▶ _Task to complete_
In the material below, find how many lines contain the string "Blender". Write only that number.

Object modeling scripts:
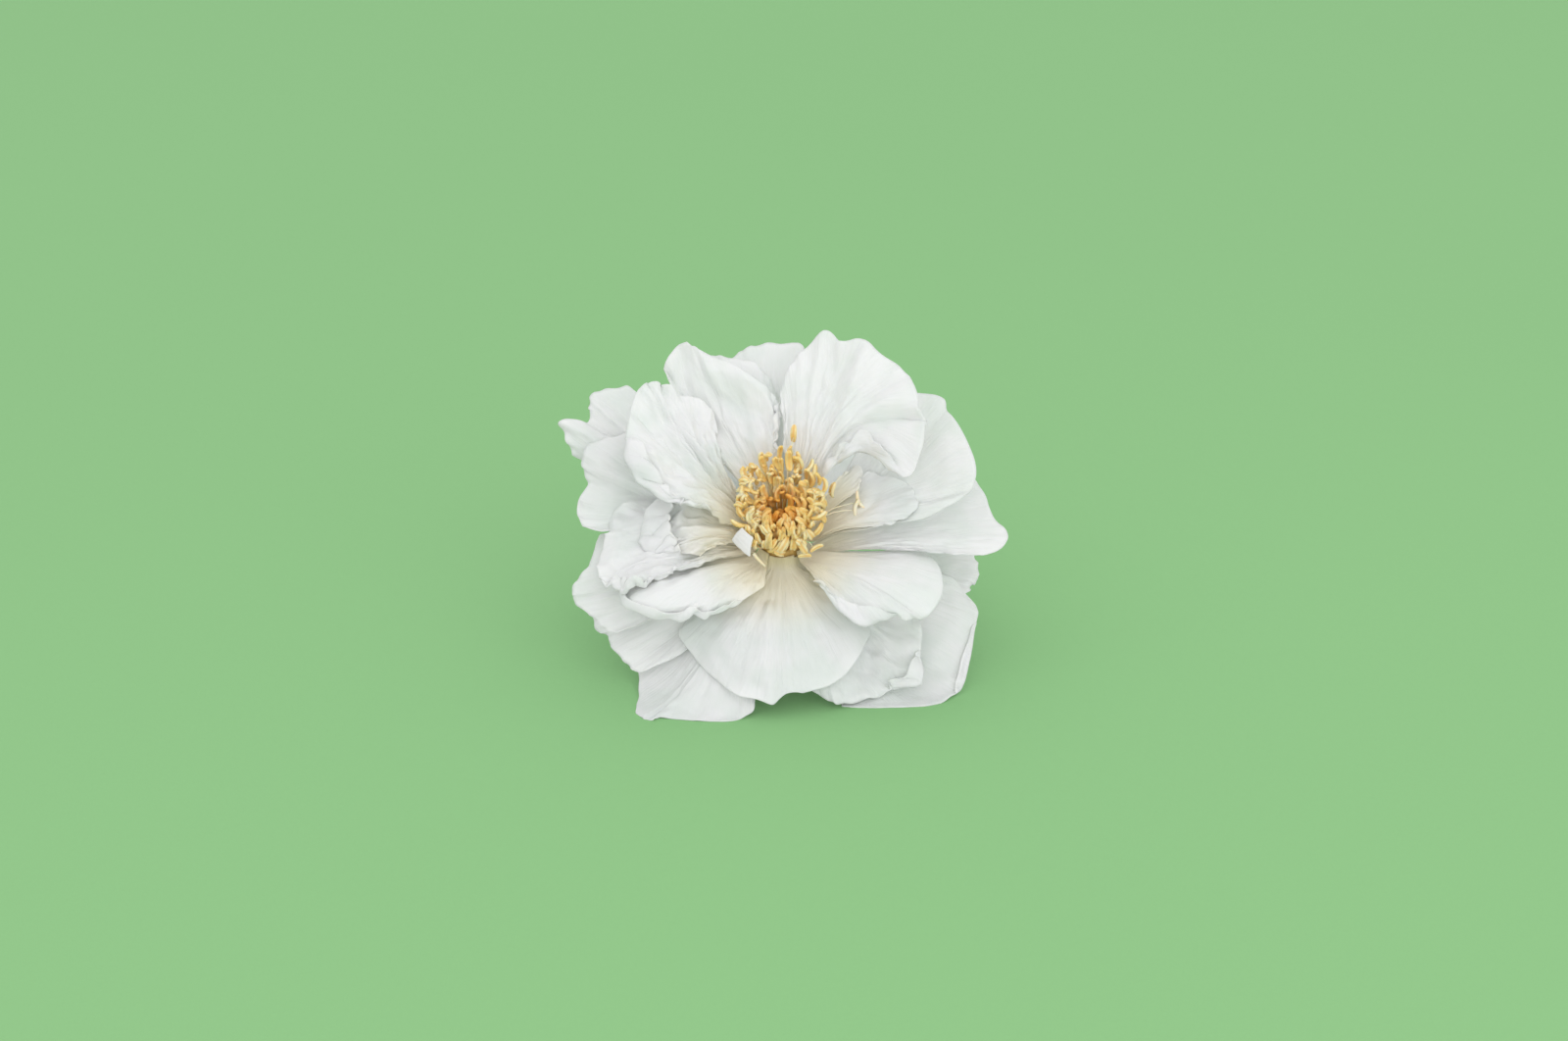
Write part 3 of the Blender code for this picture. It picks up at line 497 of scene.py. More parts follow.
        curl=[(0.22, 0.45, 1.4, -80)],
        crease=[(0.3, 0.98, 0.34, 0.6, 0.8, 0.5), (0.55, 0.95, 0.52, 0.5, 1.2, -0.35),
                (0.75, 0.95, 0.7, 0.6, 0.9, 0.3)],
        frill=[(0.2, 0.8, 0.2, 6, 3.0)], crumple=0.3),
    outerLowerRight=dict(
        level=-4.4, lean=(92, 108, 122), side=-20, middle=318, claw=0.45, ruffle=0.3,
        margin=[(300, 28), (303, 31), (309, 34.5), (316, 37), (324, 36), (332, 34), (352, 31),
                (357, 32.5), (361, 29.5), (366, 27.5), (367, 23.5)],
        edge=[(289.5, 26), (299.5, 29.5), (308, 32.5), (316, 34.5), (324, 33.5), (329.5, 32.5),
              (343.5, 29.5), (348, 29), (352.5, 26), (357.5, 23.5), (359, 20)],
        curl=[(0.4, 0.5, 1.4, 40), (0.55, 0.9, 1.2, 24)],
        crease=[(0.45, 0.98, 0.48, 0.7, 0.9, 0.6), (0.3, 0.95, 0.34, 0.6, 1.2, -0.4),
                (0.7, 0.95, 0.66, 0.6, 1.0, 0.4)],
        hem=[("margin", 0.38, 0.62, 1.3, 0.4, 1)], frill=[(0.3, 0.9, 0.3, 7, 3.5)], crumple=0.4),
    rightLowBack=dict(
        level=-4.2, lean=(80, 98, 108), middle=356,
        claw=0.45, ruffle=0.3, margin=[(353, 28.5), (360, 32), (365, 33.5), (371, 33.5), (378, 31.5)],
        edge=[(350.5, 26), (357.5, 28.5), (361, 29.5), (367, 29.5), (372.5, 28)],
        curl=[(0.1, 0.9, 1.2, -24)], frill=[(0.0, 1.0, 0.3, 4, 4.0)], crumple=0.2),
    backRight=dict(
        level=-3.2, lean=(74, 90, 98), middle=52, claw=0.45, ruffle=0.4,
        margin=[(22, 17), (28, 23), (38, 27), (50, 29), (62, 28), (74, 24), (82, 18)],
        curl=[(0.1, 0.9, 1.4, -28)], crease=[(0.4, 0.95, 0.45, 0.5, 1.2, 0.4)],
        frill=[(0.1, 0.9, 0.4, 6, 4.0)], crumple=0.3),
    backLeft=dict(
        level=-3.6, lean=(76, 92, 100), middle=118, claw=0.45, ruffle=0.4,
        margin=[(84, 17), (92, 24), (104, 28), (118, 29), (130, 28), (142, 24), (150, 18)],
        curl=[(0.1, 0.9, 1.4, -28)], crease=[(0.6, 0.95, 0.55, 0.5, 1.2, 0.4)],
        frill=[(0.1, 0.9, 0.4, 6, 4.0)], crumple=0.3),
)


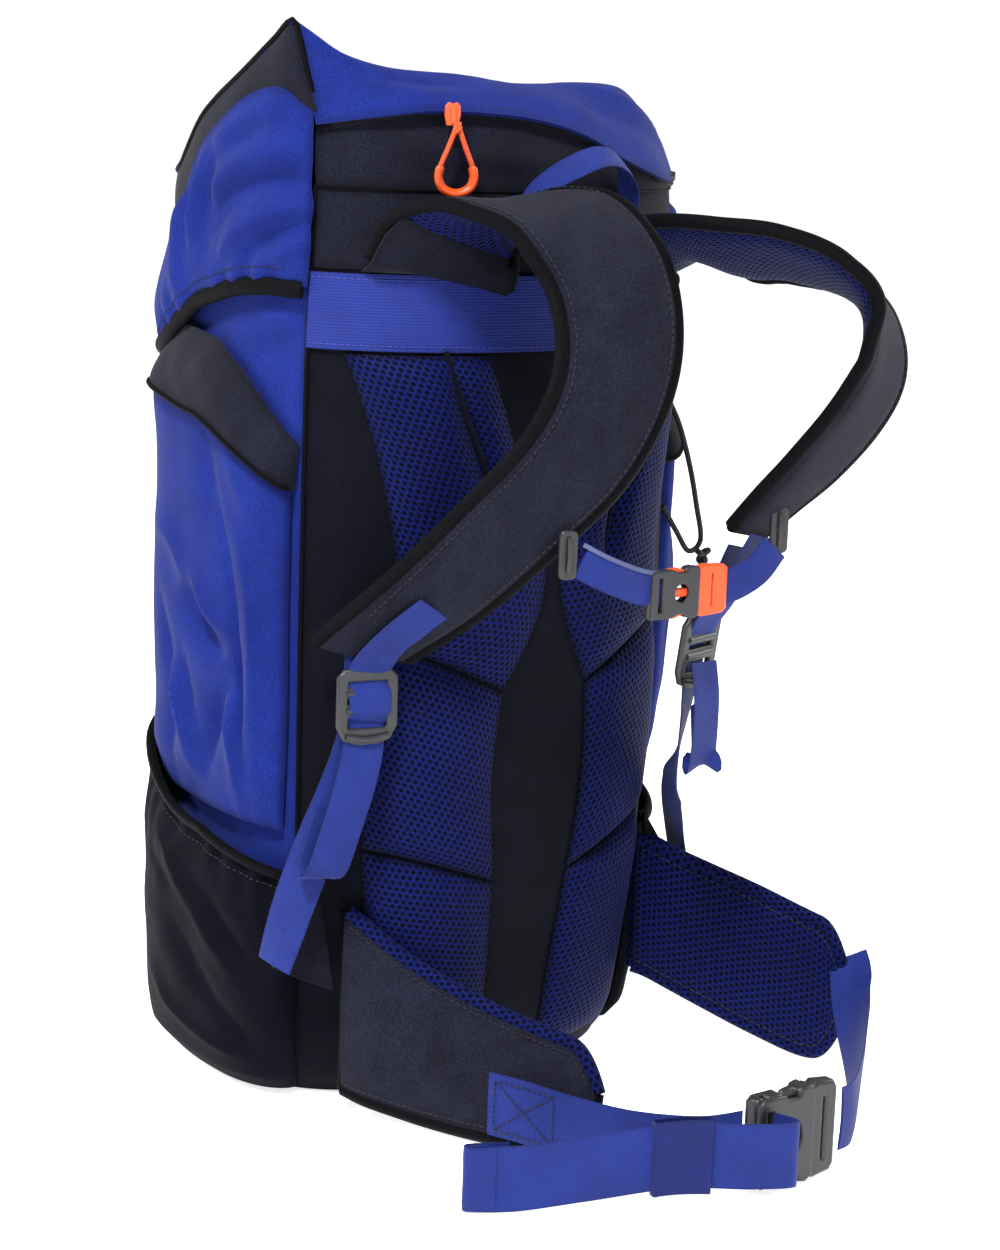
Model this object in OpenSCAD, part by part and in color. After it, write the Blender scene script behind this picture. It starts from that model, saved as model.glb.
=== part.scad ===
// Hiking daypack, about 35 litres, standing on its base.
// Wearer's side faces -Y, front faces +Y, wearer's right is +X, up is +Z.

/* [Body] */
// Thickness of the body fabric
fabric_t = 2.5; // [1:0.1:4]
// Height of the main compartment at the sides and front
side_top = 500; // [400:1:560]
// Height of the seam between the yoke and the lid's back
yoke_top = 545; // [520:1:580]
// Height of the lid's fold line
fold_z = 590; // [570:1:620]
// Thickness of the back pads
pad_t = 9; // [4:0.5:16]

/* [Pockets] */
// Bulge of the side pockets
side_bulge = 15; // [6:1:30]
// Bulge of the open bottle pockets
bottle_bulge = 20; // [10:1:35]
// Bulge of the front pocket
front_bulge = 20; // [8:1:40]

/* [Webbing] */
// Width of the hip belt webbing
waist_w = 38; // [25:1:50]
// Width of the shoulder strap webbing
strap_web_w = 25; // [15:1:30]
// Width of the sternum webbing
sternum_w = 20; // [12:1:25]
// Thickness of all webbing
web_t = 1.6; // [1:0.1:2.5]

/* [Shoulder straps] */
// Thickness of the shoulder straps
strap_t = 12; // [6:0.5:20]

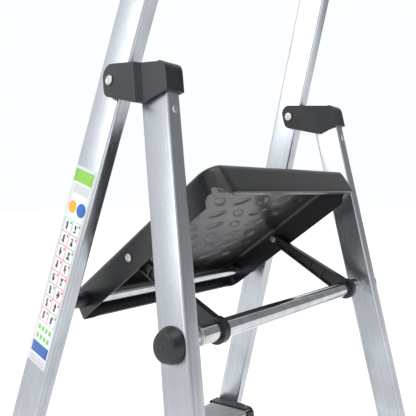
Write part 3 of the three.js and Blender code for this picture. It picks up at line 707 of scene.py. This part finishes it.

▶ _Correct result_
3